ISIS has repeatedly turned to suicide car bombings as part of its defence against Iraqi forces since the operation to retake Mosul
The scream slices across the otherwise quiet afternoon in Karkukli, a heavily damaged eastern district of Iraq's second city Mosul.
Special operations forces have seized the western half of Karkukli from the Islamic State group, but the eastern half -- like most of Mosul -- remains under IS control.
IS has repeatedly turned to suicide car bombings as part of its defence against Iraqi forces since the operation to retake Mosul was launched four weeks ago.
Elite army troops are finishing their typical lunch of rice and tomato sauce on Monday afternoon when the warning comes through on the Diyala Regiment's walkie-talkie channel.
"Armoured Kia Sportage coming your way. Take cover now!"
The elite Counter-Terrorism Service (CTS) fighters burst into panicked action, shouting at the few civilians on the dusty rubble-strewn road to hide.
Any soldiers carrying weapons lighter than rocket-propelled grenades scramble into abandoned homes, with some kicking through windows to get inside.
"Grab the bazookas!" one unit leader bellows to his forces, several of whom grab anti-tank missiles and take up positions at intersections where they can spot the car.
Drenched in sweat, drivers leap into Humvees and tanks to block off access to the main road.
"Suspicious vehicle is heading north," a voice radios to Lieutenant Abbas of the Diyala Regiment, standing on a rooftop overlooking his unit's forward positions in Karkukli.
The suspected car bomb is about 150 metres (yards) from the CTS's base inside the neighbourhood, he tells AFP.
It is driving slowly along a main thoroughfare dividing the neighbourhood's east and west, likely looking for a route that could bring it closer to CTS forces.
But the troops spent the morning blocking off about a dozen alleyways with tanks and bulldozers, and the Kia Sportage struggles to find a way through.
"It reached our fortified positions and is turning back," the same voice says minutes later.
"Roger.

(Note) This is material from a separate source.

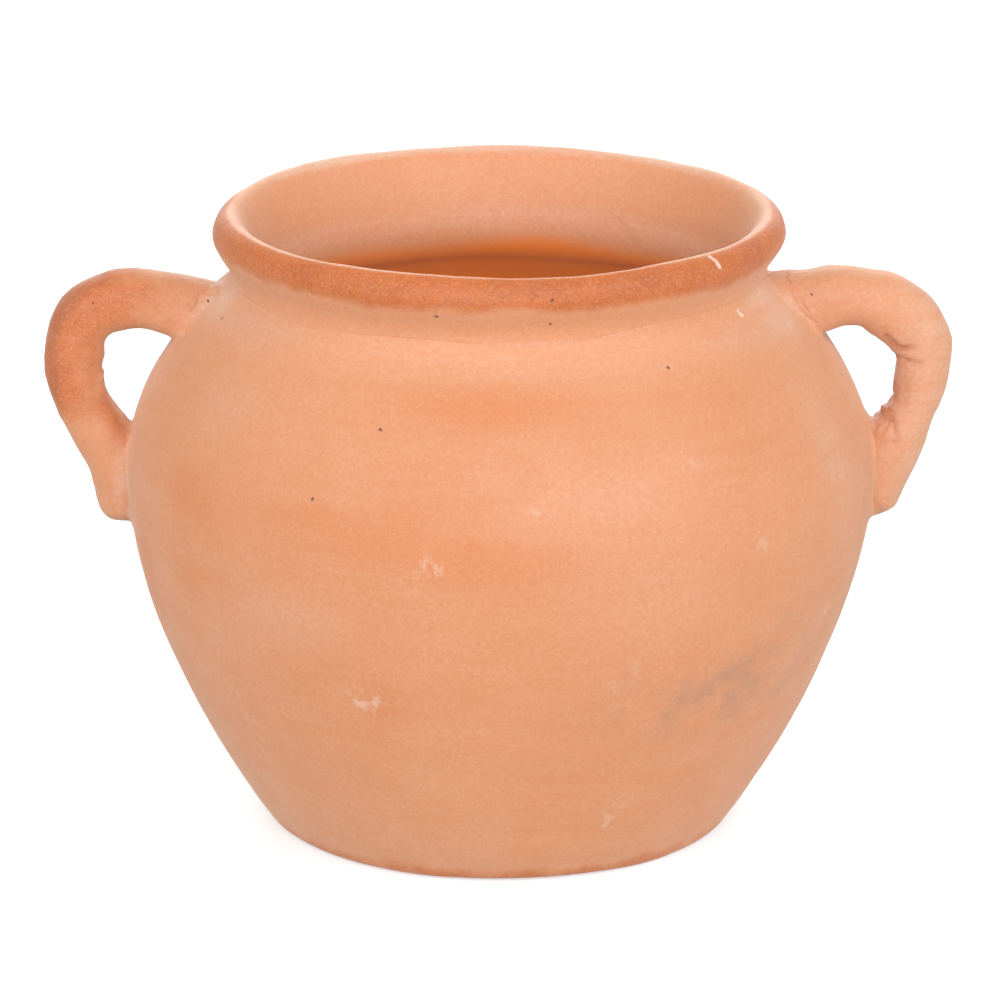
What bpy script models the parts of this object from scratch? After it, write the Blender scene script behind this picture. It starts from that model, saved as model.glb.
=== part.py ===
"""Terracotta pot with two handles: a thrown belly, a rolled rim set on its shoulder, two pulled handles and
the bands of soft clay that lute each handle end to the wall. Units are metres, Z is up, and the origin is at
the middle of the base. The handles lie on the X axis."""

import math

import bmesh
import bpy
from mathutils import Vector

# Driving dimensions.
SEAM_HEIGHT = 0.1600
WALL = 0.0085
FLOOR = 0.0100
FLOOR_EDGE = (0.0570, FLOOR)
FLOOR_BEND = (0.0650, 0.0140)
THROAT_BEND = (0.0755, 0.1495)
THROAT_EDGE = (0.0675, 0.1535)
DRAIN_RADIUS = 0.0060
GAP = 0.0003
STEPS = 56

# Outside of the belly from the foot up to the seam, as (radius, height).
BELLY = [
    (0.0625, 0.0000),
    (0.0668, 0.0014),
    (0.0694, 0.0052),
    (0.0730, 0.0110),
    (0.0830, 0.0280),
    (0.0932, 0.0485),
    (0.1010, 0.0695),
    (0.1055, 0.0900),
    (0.1062, 0.1100),
    (0.0995, 0.1305),
    (0.0885, 0.1480),
    (0.0790, 0.1570),
    (0.0758, SEAM_HEIGHT),
]
# The collar above the seam: up the outside, over the roll, and down the inside, as (radius, height).
COLLAR = [
    (0.0760, SEAM_HEIGHT + GAP),
    (0.0772, 0.1625),
    (0.0792, 0.1660),
    (0.0808, 0.1695),
    (0.0814, 0.1730),
    (0.0802, 0.1768),
    (0.0768, 0.1790),
    (0.0728, 0.1772),
    (0.0703, 0.1725),
    (0.0686, 0.1660),
    (0.0677, SEAM_HEIGHT + GAP),
]
COLLAR_CREST = 6

# Middle line of each handle from the neck down, as (distance from the axis, height, half thickness).
LEFT_ARCH = [
    (0.0700, 0.1485, 0.0085),
    (0.0840, 0.1497, 0.0086),
    (0.0965, 0.1522, 0.0085),
    (0.1090, 0.1528, 0.0084),
    (0.1187, 0.1464, 0.0084),
    (0.1222, 0.1350, 0.0080),
    (0.1196, 0.1235, 0.0076),
    (0.1136, 0.1115, 0.0080),
    (0.1082, 0.1000, 0.0082),
    (0.1070, 0.0920, 0.0074),
    (0.1068, 0.0895, 0.0058),
]
RIGHT_ARCH = [
    (0.0700, 0.1505, 0.0085),
    (0.0840, 0.1518, 0.0088),
    (0.0965, 0.1536, 0.0087),
    (0.1090, 0.1523, 0.0088),
    (0.1186, 0.1438, 0.0092),
    (0.1210, 0.1330, 0.0083),
    (0.1184, 0.1230, 0.0074),
    (0.1146, 0.1150, 0.0078),
    (0.1102, 0.1045, 0.0084),
    (0.1068, 0.0940, 0.0074),
    (0.1060, 0.0905, 0.0056),
]
HANDLE_WIDENING = 1.25
PRESSED_WIDENING = 1.65
PRESSED_FROM = 0.1150
PRESSED_TO = 0.0950
BAND_RADIUS = 0.0026
BAND_SLIMMING = 0.25
JOINT_STEPS = 24
UPPER_JOINT_HEIGHT = 0.1500
LOWER_JOINT_HEIGHT = 0.1020
WALKING_STEP = 0.0002

BODY_COLOUR = (0.80, 0.42, 0.22)
COLLAR_COLOUR = (0.76, 0.36, 0.17)
HANDLE_COLOUR = (0.78, 0.37, 0.18)
BAND_COLOUR = (0.83, 0.50, 0.31)


def clay(name, colour):
    material = bpy.data.materials.new(name)
    material.use_nodes = True
    shader = material.node_tree.nodes["Principled BSDF"]
    shader.inputs["Base Color"].default_value = (*colour, 1.0)
    shader.inputs["Roughness"].default_value = 0.9
    shader.inputs["Metallic"].default_value = 0.0
    return material


def smooth(points, steps):
    """Points on the smooth line through the given ones, with steps pieces between each two."""
    points = [Vector(point) for point in points]
    ends = [2 * points[0] - points[1], *points, 2 * points[-1] - points[-2]]
    line = []
    for before, start, end, after in zip(ends, ends[1:], ends[2:], ends[3:]):
        for step in range(steps):
            t = step / steps
            slope = 0.5 * (end - before)
            bend = before - 2.5 * start + 2 * end - 0.5 * after
            turn = 1.5 * (start - end) + 0.5 * (after - before)
            line.append(start + t * slope + t * t * bend + t * t * t * turn)
    return [*line, points[-1]]


def moved_out(outline, distance):
    """The outline moved to the right of its direction of travel."""
    moved = []
    for index, point in enumerate(outline):
        along = outline[min(index + 1, len(outline) - 1)] - outline[max(index - 1, 0)]
        moved.append(point + distance * Vector((along.y, -along.x)).normalized())
    return moved


def belly_outline():
    """Down the outside, across the base to the drain hole, over the floor and up the inside."""
    outside = smooth(BELLY, 2)
    inside = moved_out(outside, -WALL)
    wall = [point for point in inside if FLOOR_BEND[1] + WALL / 2 < point.y < THROAT_EDGE[1] - WALL]
    floor = smooth([FLOOR_EDGE, FLOOR_BEND, wall[0]], 2)
    throat = smooth([wall[-1], THROAT_BEND, THROAT_EDGE], 2)
    drain = [Vector((DRAIN_RADIUS, 0.0)), Vector((DRAIN_RADIUS, FLOOR))]
    top = Vector((THROAT_EDGE[0], SEAM_HEIGHT))
    return [*reversed(outside), *drain, *floor, *wall[1:], *throat[1:], top]


def pot_outside():
    """The whole outside from the foot to the crest of the roll, moved out by the joint gap."""
    outline = smooth(BELLY, 2)[:-1] + smooth(COLLAR[: COLLAR_CREST + 1], 2)
    return moved_out(outline, GAP)


def add_piece(collection, name, mesh, material=None):
    piece = bpy.data.objects.new(name, mesh)
    collection.objects.link(piece)
    if material:
        mesh.materials.append(material)
    return piece


def turned(collection, name, outline, closed, material=None):
    """A solid turned about Z from an outline that runs down its outer side."""
    edges = [(index, index + 1) for index in range(len(outline) - 1)]
    if closed:
        edges.append((len(outline) - 1, 0))
    mesh = bpy.data.meshes.new(name)
    mesh.from_pydata([(point.x, 0.0, point.y) for point in outline], edges, [])
    piece = add_piece(collection, name, mesh, material)
    screw = piece.modifiers.new("turn", "SCREW")
    screw.steps = STEPS
    screw.render_steps = STEPS
    screw.use_merge_vertices = True
    screw.merge_threshold = 0.00001
    screw.use_smooth_shade = True
    return piece


def tube_mesh(name, points, radii, cyclic):
    """The closed mesh of a tube along the points, made as a curve and its caps welded."""
    curve = bpy.data.curves.new(name, "CURVE")
    curve.dimensions = "3D"
    curve.bevel_depth = 1.0
    curve.bevel_resolution = 4
    curve.use_fill_caps = True
    curve.twist_mode = "MINIMUM"
    spline = curve.splines.new("POLY")
    spline.points.add(len(points) - 1)
    spline.use_cyclic_u = cyclic
    for knot, point, radius in zip(spline.points, points, radii):
        knot.co = (*point, 1.0)
        knot.radius = radius
    guide = bpy.data.objects.new(name, curve)
    bpy.context.scene.collection.objects.link(guide)
    graph = bpy.context.evaluated_depsgraph_get()
    mesh = bpy.data.meshes.new_from_object(guide.evaluated_get(graph))
    bpy.data.objects.remove(guide)
    bpy.data.curves.remove(curve)
    shape = bmesh.new()
    shape.from_mesh(mesh)
    bmesh.ops.remove_doubles(shape, verts=shape.verts, dist=0.000001)
    bmesh.ops.recalc_face_normals(shape, faces=shape.faces)
    shape.to_mesh(mesh)
    shape.free()
    mesh.shade_smooth()
    return mesh


def widening(height):
    """How much wider than thick a handle is: its lower end is pressed out on the wall."""
    pressed = min(max((PRESSED_FROM - height) / (PRESSED_FROM - PRESSED_TO), 0.0), 1.0)
    return HANDLE_WIDENING + (PRESSED_WIDENING - HANDLE_WIDENING) * pressed


def handle_mesh(name, arch, side, grown):
    """A pulled handle along its arch, before its ends are trimmed to the wall."""
    line = smooth(arch, 3)
    points = [Vector((side * distance, 0.0, height)) for distance, height, _ in line]
    mesh = tube_mesh(name, points, [half + grown for _, _, half in line], False)
    for vertex in mesh.vertices:
        vertex.co.y *= widening(vertex.co.z)
    return mesh


def wall_radius(height):
    outline = smooth(BELLY, 4)
    for low, high in zip(outline, outline[1:]):
        if low.y <= height <= high.y:
            return low.x + (high.x - low.x) * (height - low.y) / (high.y - low.y)
    return outline[-1].x


def inside_handle(point, line):
    """Whether a point beside the wall is within the handle whose middle line is given."""
    flat = Vector((abs(point.x), point.z))
    across = point.y / widening(point.z)
    for distance, height, half in line:
        if (flat - Vector((distance, height))).length_squared + across * across < half * half:
            return True
    return False


def joint_line(arch, side, height):
    """Points on the wall round a handle's end, found by walking out from its middle until past the clay."""
    line = smooth(arch, 8)
    points = []
    for step in range(JOINT_STEPS):
        angle = 2 * math.pi * step / JOINT_STEPS
        reach = 0.0
        point = Vector((wall_radius(height), 0.0, height))
        while inside_handle(point, line):
            reach += WALKING_STEP
            across = reach * math.cos(angle)
            up = height + reach * math.sin(angle)
            point = Vector((math.sqrt(wall_radius(up) ** 2 - across**2), across, up))
        points.append(Vector((side * point.x, point.y, point.z)))
    return points


def band_mesh(name, arch, side, height):
    """The roll of clay pressed round a handle's end, slimmer below than above."""
    turns = [math.sin(2 * math.pi * step / JOINT_STEPS) for step in range(JOINT_STEPS)]
    radii = [BAND_RADIUS * (1 - BAND_SLIMMING * (1 - turn) / 2) for turn in turns]
    return tube_mesh(name, joint_line(arch, side, height), radii, True)


def cut_away(piece, cutter):
    boolean = piece.modifiers.new("cut by " + cutter.name, "BOOLEAN")
    boolean.operation = "DIFFERENCE"
    boolean.solver = "EXACT"
    boolean.object = cutter


def make_cutter(piece):
    piece.hide_render = True
    piece.display_type = "WIRE"
    return piece


def main():
    for old in list(bpy.data.objects):
        bpy.data.objects.remove(old)
    pot = bpy.data.collections.new("terracotta_pot")
    cutters = bpy.data.collections.new("cutters")
    bpy.context.scene.collection.children.link(pot)
    bpy.context.scene.collection.children.link(cutters)

    turned(pot, "body", belly_outline(), True, clay("body clay", BODY_COLOUR))
    collar = [*reversed(smooth(COLLAR, 2))]
    turned(pot, "neck_rim", collar, True, clay("rim clay", COLLAR_COLOUR))
    outside = [*reversed(pot_outside())]
    solid = [Vector((0.0, outside[0].y)), *outside, Vector((0.0, outside[-1].y))]
    outside_cutter = make_cutter(turned(cutters, "pot_outside", solid, False))

    handle_clay = clay("handle clay", HANDLE_COLOUR)
    band_clay = clay("luting clay", BAND_COLOUR)
    for name, arch, side in (("left", LEFT_ARCH, -1), ("right", RIGHT_ARCH, 1)):
        handle_name = "handle_" + name
        handle = add_piece(pot, handle_name, handle_mesh(handle_name, arch, side, 0.0), handle_clay)
        cut_away(handle, outside_cutter)
        grown = handle_mesh(handle_name + "_grown", arch, side, GAP)
        handle_cutter = make_cutter(add_piece(cutters, handle_name + "_grown", grown))
        for end, height in (("upper", UPPER_JOINT_HEIGHT), ("lower", LOWER_JOINT_HEIGHT)):
            band_name = f"luting_{name}_{end}"
            band = add_piece(pot, band_name, band_mesh(band_name, arch, side, height), band_clay)
            cut_away(band, outside_cutter)
            cut_away(band, handle_cutter)


main()
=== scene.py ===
"""Looks of the two-handled terracotta pot: finer hand-made shapes and fired-clay materials, built around its
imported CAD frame. Units are metres, Z is up, and the handles lie on the X axis."""

import math

import bpy
import numpy as np
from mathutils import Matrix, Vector


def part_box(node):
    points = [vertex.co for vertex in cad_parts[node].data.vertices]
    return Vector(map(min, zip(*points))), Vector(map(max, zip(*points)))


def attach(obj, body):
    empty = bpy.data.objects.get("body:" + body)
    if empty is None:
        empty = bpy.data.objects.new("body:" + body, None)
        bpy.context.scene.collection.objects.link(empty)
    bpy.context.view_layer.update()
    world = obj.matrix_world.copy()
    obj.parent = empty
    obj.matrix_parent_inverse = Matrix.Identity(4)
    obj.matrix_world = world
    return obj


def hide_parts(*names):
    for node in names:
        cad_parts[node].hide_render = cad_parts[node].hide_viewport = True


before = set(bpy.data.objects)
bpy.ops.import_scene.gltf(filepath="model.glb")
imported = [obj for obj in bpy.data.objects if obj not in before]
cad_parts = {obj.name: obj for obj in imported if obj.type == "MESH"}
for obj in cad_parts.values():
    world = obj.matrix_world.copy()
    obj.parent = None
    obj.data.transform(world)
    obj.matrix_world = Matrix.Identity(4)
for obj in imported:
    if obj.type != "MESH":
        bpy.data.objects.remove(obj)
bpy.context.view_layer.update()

MM = 0.001

# Sizes read from the frame.
BELLY_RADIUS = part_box("body")[1].y
SEAM_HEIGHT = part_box("body")[1].z
RIM_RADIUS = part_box("neck_rim")[1].y
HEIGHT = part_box("neck_rim")[1].z
COLLAR_HEIGHT = HEIGHT - SEAM_HEIGHT
WALL = 0.08 * BELLY_RADIUS
FLOOR = 0.0625 * SEAM_HEIGHT
DRAIN_RADIUS = 0.056 * BELLY_RADIUS
# How far each of two pieces runs on past their seam, and how far it dives under the other meanwhile.
TUCK = np.array([(0.4, 0.10), (1.2, 0.45), (2.4, 1.0)]) * MM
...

I'll have Hussein set up one (anti-tank missile) for you at the end of the alley," Abbas responds.
While the imminent danger has subsided, CTS forces remain on high alert -- the search is on.
The gunfire and yelling has died down, and Karkukli's now-deserted streets are eerily quiet as tense CTS soldiers wait for news of the car's location.
As soon as he heard of the suspicious vehicle, Lieutenant Haidar Hussein bounded up the steps to the rooftop of the abandoned three-storey home his unit is using as a base.
The young, clean-shaven soldier is responsible for flying the Mosul Regiment's surveillance drone, which has been instrumental in helping them spot incoming car bombs.
Usually, Hussein locates the booby-trapped cars, which are then targeted by CTS tanks or air strikes from the US-led coalition warplanes circling above.
He isn't so lucky on Monday.
"I put the drone up in the sky as soon as I heard there was a suspicious car, but I can't find it," he says, fixated on the bird's-eye view of Karkukli displayed on the tablet screen in front of him.
The clock is ticking -- the drone's batteries only last 20 minutes and he has no other charged units.
"I'm monitoring this area here, as it's the only way the car can reach us," Hussein explains, pointing to a deserted main road leading into Karkukli from an adjacent industrial zone.
He shakes his head and starts directing the drone back towards his rooftop, sprinkled with broken glass and empty cans of cheap energy drinks guzzled by young fighters.
Minutes later, a pair of grinning CTS soldiers emerge from the staircase. One sets his anti-tank missile in a corner of the rooftop.
"It's gone," the other says, waving his hand to indicate that the car has left their neighbourhood and that they are safe -- for now.